A shifting global landscape for synergy
Discussions at the Annual Review event also reflected growing momentum at the multilateral level. Jacopo Pasquero of the CBD Secretariat outlined progress through the Bern Process, a party-led effort to align biodiversity-related conventions and strengthen cooperation under the Kunming-Montreal Global Biodiversity Framework. Recent outcomes include joint work planning, harmonized reporting systems, and shared knowledge platforms, all of which could benefit local implementation.
From the UNCCD Secretariat, Sasha Alexander pointed to the Riyadh Action Agenda’s focus on land restoration and drought resilience as a sign that local and subnational governments are becoming more visible in the desertification agenda. “We’re not there yet, but there’s a growing understanding that meaningful land action can’t happen without cities and regions.”
Danielle Violetti, Senior Director at UN Climate Change, noted that while the UNFCCC has traditionally lagged behind its sister conventions in promoting synergy, the moment is right for change. Paragraph 161 of the COP28 Global Stocktake decision, which encourages inclusive, multilevel and cooperative action, offers a foundation for bridging across conventions, particularly through NDC3.0 and the Global Goal on Adaptation indicators.

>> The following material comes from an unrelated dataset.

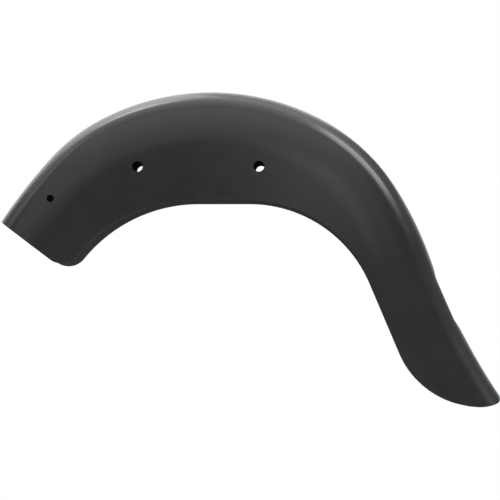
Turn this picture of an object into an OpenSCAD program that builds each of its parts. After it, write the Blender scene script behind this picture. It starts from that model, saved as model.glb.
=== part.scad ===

From dialogues to deliverables
Aligning the goals and mechanisms of the three Rio Conventions can unlock new opportunities for integrated reporting, shared funding mechanisms, and more streamlined implementation pathways.
“Big changes don’t come easily in a fractured world like ours is now,” said Felix Dodds, Adjunct Professor at the University of North Carolina and longtime advisor on global governance. “But small, well-planned changes, especially when rooted in local action, can build the foundation for something transformative.”
As cities prepare for COP30 and the upcoming NDC3.0 submission deadline, all participants agreed that all levels of government should consider how integrating climate, land and nature strategies can multiply impact. After all, these issues do not exist in isolation, and neither should the solutions.